Я схватил листок и прочел:
«Из Москвы 33 27-63-24-02.00 Ледокол «Седов»
Капитану Бадигину. Парторгу Трофимову.
В годовщину дрейфа шлем вам и всему экипажу «Седова» горячий привет. Уверены, что с большевистской твердостью советских людей вы преодолеете все трудности на вашем пути и вернетесь на родину победителями.
Жмем ваши руки, товарищи!
По поручению ЦК ВКП(б) и СНК Союза ССР
И. Сталин. В. Молотов».
Вскочив с кресла, я громко прочел телеграмму. Когда я кончил читать, минута прошла в молчании, - мы все смотрели друг на друга, словно не веря своему счастью. Потом раздались громкие аплодисменты. Я скомандовал:
– Будить всех! Немедленно всех до одного сюда!
Целая буря переживаний охватила нас. Мы обнимались, целовались друг с другом, кричали «ура», требовали еще и еще раз прочесть радиограмму.
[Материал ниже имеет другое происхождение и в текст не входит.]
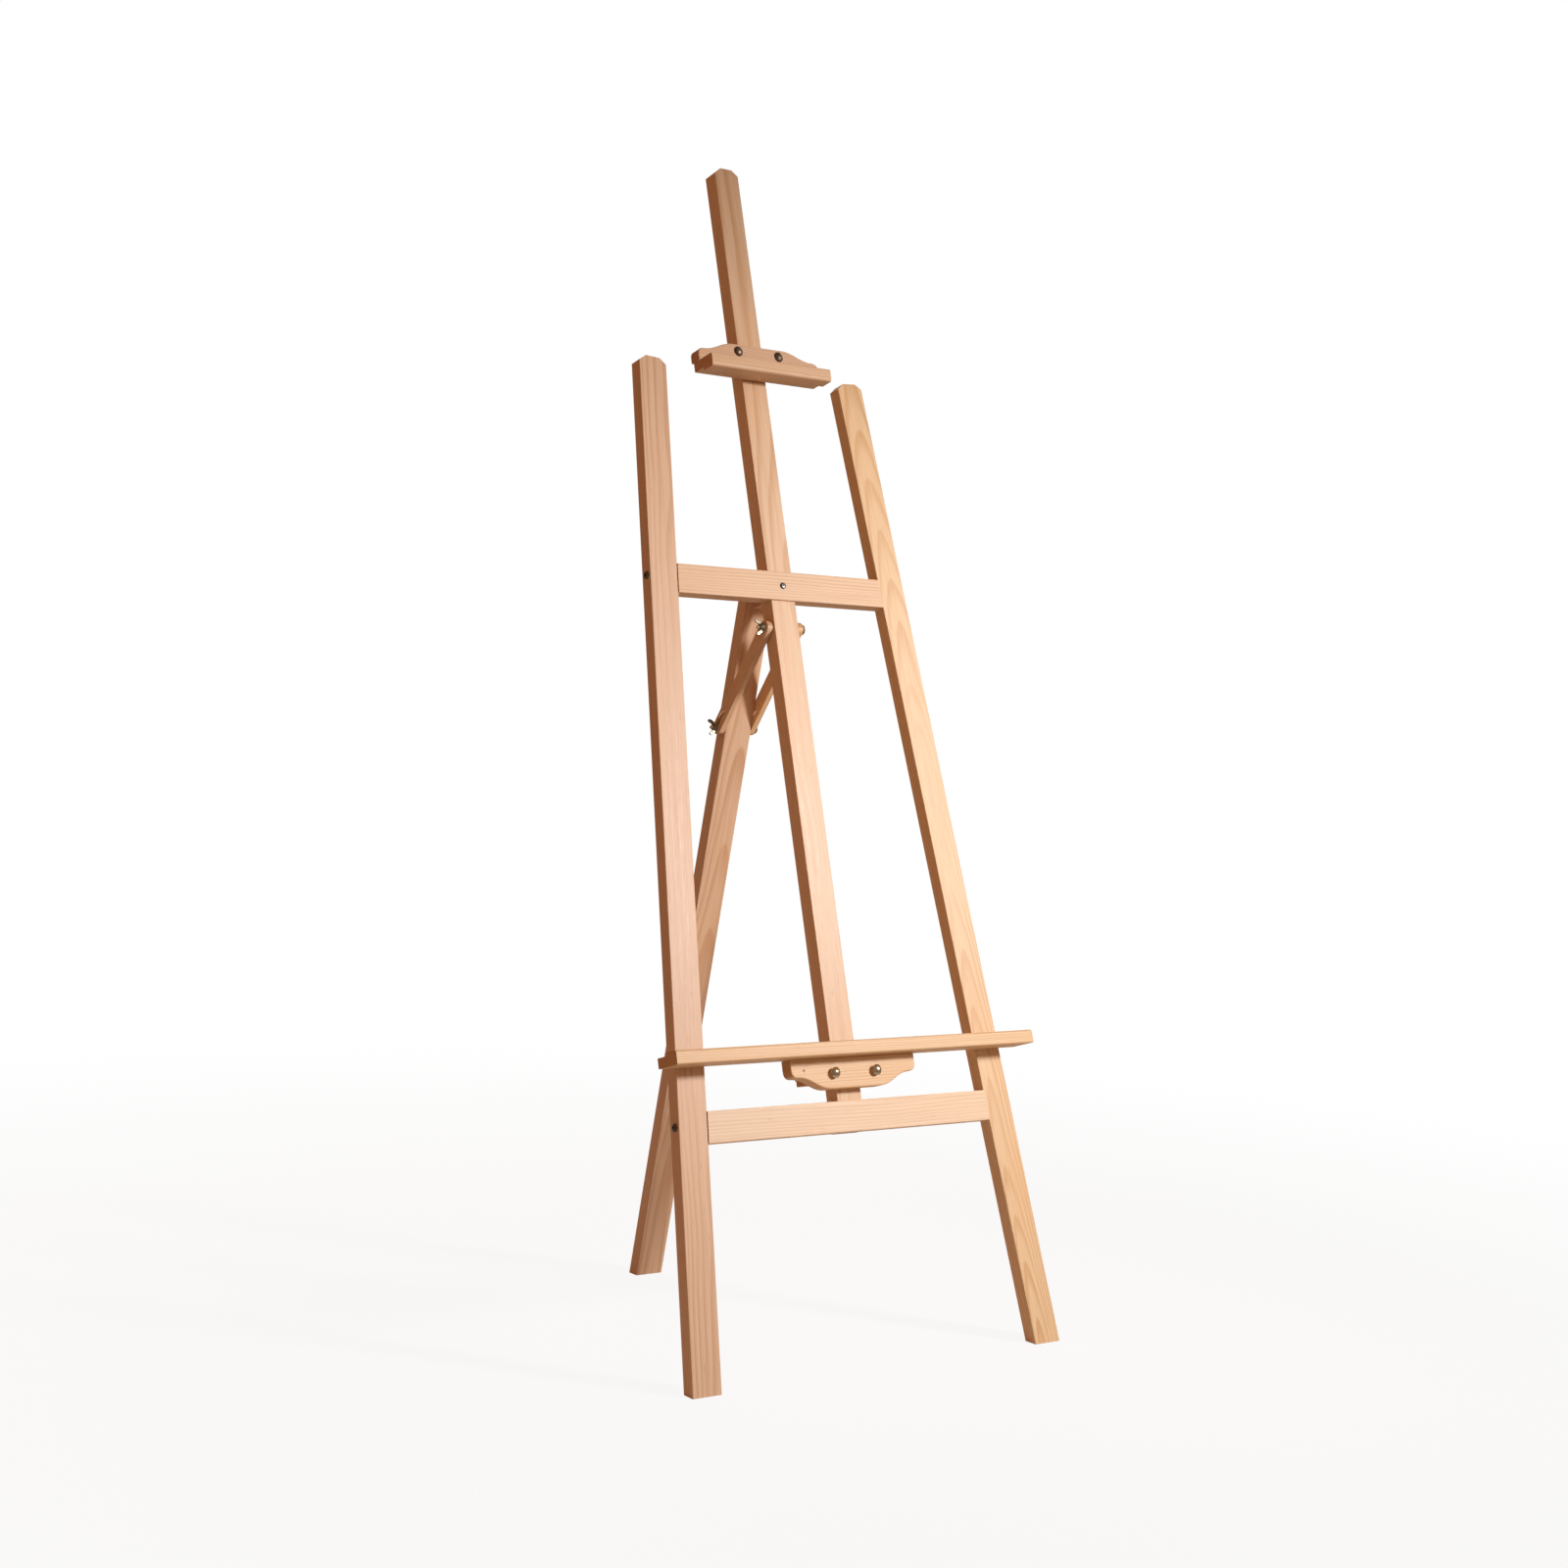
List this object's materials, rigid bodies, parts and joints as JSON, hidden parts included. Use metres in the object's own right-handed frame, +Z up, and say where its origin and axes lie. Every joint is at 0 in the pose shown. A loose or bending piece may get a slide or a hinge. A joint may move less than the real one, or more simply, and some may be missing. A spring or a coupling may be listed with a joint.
{
  "type": "artist easel",
  "caption": "Full-size wooden lyre easel: splayed front legs, central mast, hinged rear leg with side struts, and sliding canvas shelf and top clamp.",
  "frame": {"origin": "on the floor, midway between the front feet and the heel of the rear foot, on the mast's centre plane", "axes": "+Z up, +X to the right as the painter faces the easel, +Y from the front feet to the rear leg"},
  "size_m": [0.6668, 0.6336, 1.7617],
  "materials": {
    "pine": "planed, clear satin",
    "zinc_steel": "zinc plated",
    "dark_steel": "blackened"
  },
  "bodies": {
    "frame": {"left_leg": "pine", "right_leg": "pine", "upper_crossbar": "pine", "lower_crossbar": "pine", "mast": "pine", "hinge_block": "pine", "mast_screws": "dark_steel", "crossbar_bolts": "dark_steel", "barrel_nuts": "zinc_steel", "hinge_frame_leaf": "zinc_steel", "hinge_pin": "zinc_steel", "hinge_frame_screws": "zinc_steel", "upper_strut_bolt": "zinc_steel", "upper_strut_washers": "zinc_steel"},
    "rear_leg_assembly": {"rear_leg": "pine", "hinge_leg_leaf": "zinc_steel", "hinge_leg_screws": "zinc_steel", "lower_strut_bolt": "zinc_steel", "lower_strut_washer": "zinc_steel"},
    "left_strut": {"left_strut": "pine"},
    "right_strut": {"right_strut": "pine"},
    "shelf_clamp": {"canvas_shelf": "pine", "shelf_plate": "pine", "shelf_rear_block": "pine", "shelf_bolts": "zinc_steel", "shelf_washers": "zinc_steel", "shelf_screws": "zinc_steel"},
    "top_clamp": {"top_bar": "pine", "top_plate": "pine", "top_rear_block": "pine", "top_bolts": "zinc_steel", "top_washers": "zinc_steel", "top_screws": "zinc_steel"},
    "upper_strut_wing_nut": {"upper_strut_wing_nut": "zinc_steel"},
    "lower_strut_wing_nut": {"lower_strut_wing_nut": "zinc_steel"},
    "shelf_left_wing_nut": {"shelf_left_wing_nut": "zinc_steel"},
    "shelf_right_wing_nut": {"shelf_right_wing_nut": "zinc_steel"},
    "top_left_wing_nut": {"top_left_wing_nut": "zinc_steel"},
    "top_right_wing_nut": {"top_right_wing_nut": "zinc_steel"}
  },
  "joints": [
    {"name": "rear_leg_fold", "type": "hinge", "parent": "frame", "child": "rear_leg_assembly", "pos_m": [0, 0.07448, 1.11002], "axis": [1, 0, 0], "range_deg": [-28.2, 0]},
    {"name": "left_strut_pivot", "type": "hinge", "parent": "frame", "child": "left_strut", "pos_m": [0, 0.02086, 1.0449], "axis": [1, 0, 0], "range_deg": [-35.7, 0]},
    {"name": "right_strut_pivot", "type": "hinge", "parent": "frame", "child": "right_strut", "pos_m": [0, 0.02086, 1.0449], "axis": [1, 0, 0], "range_deg": [-35.7, 0]},
    {"name": "shelf_height", "type": "slide", "parent": "frame", "child": "shelf_clamp", "axis": [0, 0.294, 0.9558], "range_m": [-0.016, 0.45]},
    {"name": "top_clamp_height", "type": "slide", "parent": "frame", "child": "top_clamp", "axis": [0, 0.294, 0.9558], "range_m": [-0.3, 0.28]},
    {"name": "upper_strut_nut_turn", "type": "hinge", "parent": "frame", "child": "upper_strut_wing_nut", "pos_m": [-0.0348, 0.02086, 1.0449], "axis": [-1, 0, 0], "continuous": true},
    {"name": "lower_strut_nut_turn", "type": "hinge", "parent": "rear_leg_assembly", "child": "lower_strut_wing_nut", "pos_m": [-0.0348, 0.13098, 0.89008], "axis": [-1, 0, 0], "continuous": true},
    {"name": "shelf_left_nut_turn", "type": "hinge", "parent": "shelf_clamp", "child": "shelf_left_wing_nut", "pos_m": [-0.038, -0.1469, 0.3882], "axis": [0, 0.9558, -0.294], "continuous": true},
    {"name": "shelf_right_nut_turn", "type": "hinge", "parent": "shelf_clamp", "child": "shelf_right_wing_nut", "pos_m": [0.038, -0.1469, 0.3882], "axis": [0, 0.9558, -0.294], "continuous": true},
    {"name": "top_left_nut_turn", "type": "hinge", "parent": "top_clamp", "child": "top_left_wing_nut", "pos_m": [-0.038, 0.1783, 1.44531], "axis": [0, 0.9558, -0.294], "continuous": true},
    {"name": "top_right_nut_turn", "type": "hinge", "parent": "top_clamp", "child": "top_right_wing_nut", "pos_m": [0.038, 0.1783, 1.44531], "axis": [0, 0.9558, -0.294], "continuous": true}
  ],
  "couplings": [
    {"joint": "left_strut_pivot", "follows": "rear_leg_fold", "ratio": 1.2629},
    {"joint": "right_strut_pivot", "follows": "rear_leg_fold", "ratio": 1.2629}
  ]
}
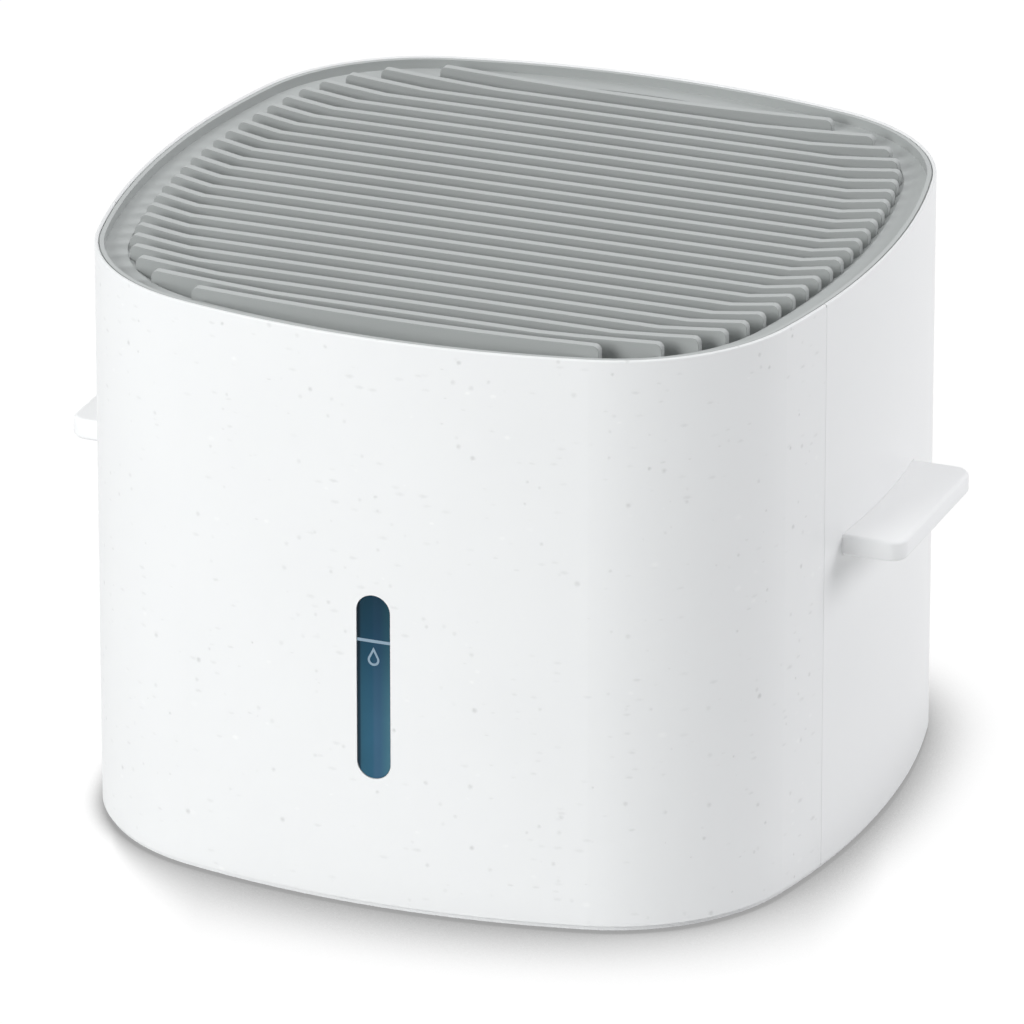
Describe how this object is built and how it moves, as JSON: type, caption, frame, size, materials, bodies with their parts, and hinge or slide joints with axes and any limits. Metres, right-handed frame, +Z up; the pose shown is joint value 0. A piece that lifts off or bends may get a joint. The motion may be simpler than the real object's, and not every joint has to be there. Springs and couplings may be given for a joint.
{
  "type": "cool mist humidifier",
  "caption": "Rounded square humidifier with a finned grille set in a dished top, side handles, a slim upright level window and a lift-out fan unit over a water tank.",
  "frame": {"origin": "on the floor under the middle of the body", "axes": "+Z up, -Y out of the front with the level window, +X to the right seen from the front"},
  "size_m": [0.281, 0.245, 0.1917],
  "materials": {
    "speckled_white": "satin off-white with small pits and flecks",
    "smooth_white": "smooth satin white",
    "base_plastic": "matt white",
    "grille_grey": "matt neutral grey",
    "window_blue": "glossy dark blue, slightly clear",
    "seal_rubber": "matt grey silicone",
    "foot_rubber": "matt dark grey",
    "tank_plastic": "milky, slightly clear",
    "frame_plastic": "matt light grey",
    "shroud_plastic": "matt dark grey",
    "impeller_plastic": "matt charcoal",
    "motor_steel": "plain drawn steel",
    "screw_steel": "bright zinc",
    "board_green": "green solder mask",
    "inlet_black": "glossy black",
    "lens_clear": "clear, faintly green",
    "button_grey": "satin light grey",
    "wick_paper": "pleated fibrous wick",
    "float_orange": "foamed plastic"
  },
  "bodies": {
    "tank_body": {"base_plate": "base_plastic", "feet": "foot_rubber", "base_screws": "screw_steel", "water_tank": "tank_plastic", "front_cover": "speckled_white", "rear_cover": "smooth_white", "handle_right": "smooth_white", "handle_left": "smooth_white", "level_window": "window_blue", "window_seal": "seal_rubber"},
    "fan_unit": {"fan_deck": "frame_plastic", "fan_shroud": "shroud_plastic", "deck_screws": "screw_steel", "fan_motor": "motor_steel", "motor_screws": "screw_steel", "intake_panel": "smooth_white", "control_board": "board_green", "board_screws": "screw_steel", "power_inlet": "inlet_black", "indicator_lens": "lens_clear", "float_stem": "frame_plastic", "stem_nut": "frame_plastic", "stem_clip": "screw_steel"},
    "rotor": {"impeller": "impeller_plastic", "fan_shaft": "motor_steel"},
    "button": {"power_button": "button_grey"},
    "grille": {"outlet_grille": "grille_grey"},
    "filter": {"filter_collar": "frame_plastic", "wick_filter": "wick_paper", "filter_cage": "frame_plastic"},
    "float": {"float_ring": "float_orange"}
  },
  "joints": [
    {"name": "unit_lift", "type": "slide", "parent": "tank_body", "child": "fan_unit", "axis": [0, 0, 1], "range_m": [0, 0.2]},
    {"name": "fan_spin", "type": "hinge", "parent": "fan_unit", "child": "rotor", "pos_m": [0, 0, 0.155], "axis": [0, 0, 1], "continuous": true},
    {"name": "button_press", "type": "slide", "parent": "fan_unit", "child": "button", "axis": [0, -1, 0], "range_m": [0, 0.0018], "stiffness_N_per_m": 500},
    {"name": "grille_lift", "type": "slide", "parent": "fan_unit", "child": "grille", "axis": [0, 0, 1], "range_m": [0, 0.06]},
    {"name": "filter_twist", "type": "hinge", "parent": "fan_unit", "child": "filter", "pos_m": [0, 0, 0.113], "axis": [0, 0, 1], "range_deg": [0, 30]},
    {"name": "float_rise", "type": "slide", "parent": "fan_unit", "child": "float", "axis": [0, 0, 1], "range_m": [0, 0.08]}
  ]
}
Разбуженные вахтенным люди, не догадываясь, что произошло, ждали какого-нибудь срочного аврала и с изумлением оглядывали кают-компанию, в которой царило такое удивительное веселье. Но как только опоздавшие узнавали, в чем дело, они не менее бурно начинали выражать свой восторг.
Наконец я кое-как успокоил народ. Стихийно возник летучий митинг. Хотелось сказать очень много, но, как и у Полянского, у меня в первую минуту пропал дар речи: все слова, какие я знал, казались бледными и недостойными по сравнению с чувствами, которыми была полна душа. И речь получилась очень короткой:
– Отныне двадцать четвертое октября - самый великий и незабываемый праздник нашего экипажа... Будем же работать так, чтобы оправдать доверие нашего вождя товарища Сталина и товарища Молотова!
Трофимов предложил послать ответную телеграмму. До конца срока радиосвязи с мысом Челюскин оставалось всего десять минут. Не хотелось откладывать составления ответа до следующей передачи. Поэтому Полянский помчался в рубку - предупредить Ворожцова, что будем передавать ответ, а мы с Трофимовым сели составлять телеграмму.